I'm just going to simplify this a whole lot and request that you please explain #2. How is a supernatural FSM less plausible than supernatural "classical theism"?


I think I forgot to respond to this request; sorry for the delay. I'm going to respond as if we don't already know that the FSM 'hypothesis' is satire and not a sincerely held belief.

According to the original letter which introduced the FSM, the FSM "built the world to make us think the earth is older than it really is." This entails that FSM hypothesis asserts more than classical theism and thus hence has greater scope than classical theism. Pastafarianism is very specific--as Paul Draper asks, "why spaghetti instead of linguine or rigatoni or lasagna or macaroni?" Because the FSM hypothesis has greater scope than classical theism, everything else held equal, it has a lower intrinsic or prior probability.

Here is an quotation of philosopher Paul Draper on this issue:

"So-called 'new atheists' or 'brights' like Richard Dawkins like to compare believing in God to believing in flying spaghetti monsters or invisible pink unicorns But I reject these comparisons. Pastafarianism and unicornism are not even forms of supernaturalism and more generally do no important metaphysical work at all. Not to mention that pastafarianism is very specific and thus very immodest--why spaghetti instead of linguine or rigatoni or lasagna or macaroni? And unicornism is maximally incoherent--even ignoring the fact that there is significant tension between being pink and being invisible, unicorns are by definition imaginary creatures and so no existing thing could count as a unicorn. The intrinsic probability of unicornism, not to mention fairyism and leprechaunism, is zero."


I also claimed that classical theism has a higher intrinsic probability than deism. Why? Classical theism usually entails the implicit belief that the mental, as opposed to the material, is ontologically fundamental. Again, quoting Draper:

"Since multiplicity requires variety, it is more coherent (and hence more plausible) to suppose that a single mind is involved than multiple minds, and it is also more coherent to suppose that this mind will exhibit uniformity in its powers and capacities than to suppose it will exhibit variety. Thus, it is more probable intrinsically that it has no non-logical limits to its power and knowledge, and only rational desires, than that it can create some creatable things and not others, or that it knows the truth value of some knowable propositions but not others, or that it has non-rational desires that could influence it to act in a way that it knows to be bad."

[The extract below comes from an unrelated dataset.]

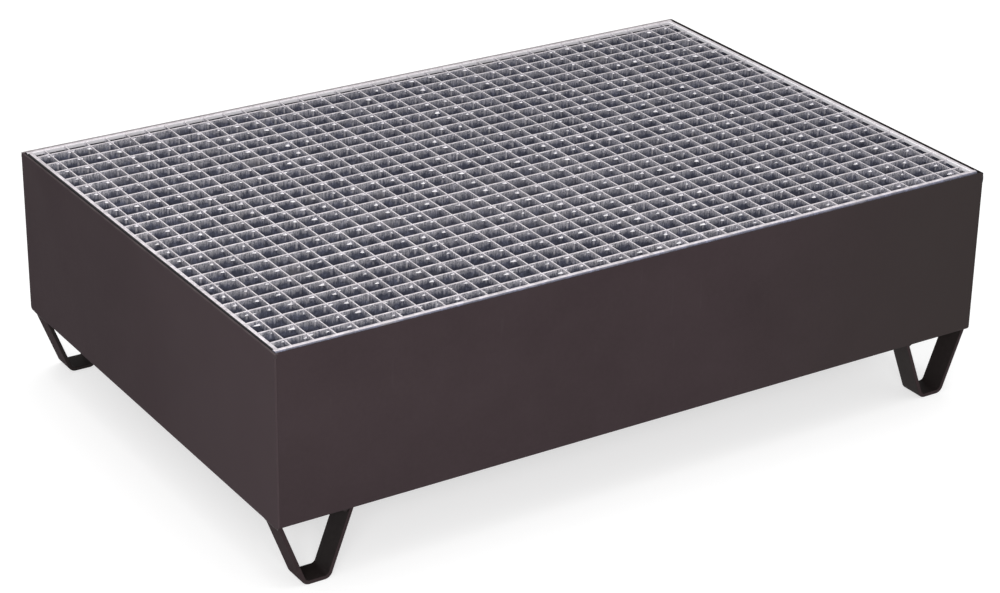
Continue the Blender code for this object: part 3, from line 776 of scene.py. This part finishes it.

Why should I think that these things apply to that which is defined as supernatural? Scope may be useful in determining relative plausibility within the natural world but why should we assume that the same follows for the supernatural? The same for simplicity or any other mechanism you are trying to apply to determine plausibility. You are taking things from the natural word and just asserting that they should also apply to the supernatural despite the fact that by definition of there's no reason to think what applies to one should apply to the other.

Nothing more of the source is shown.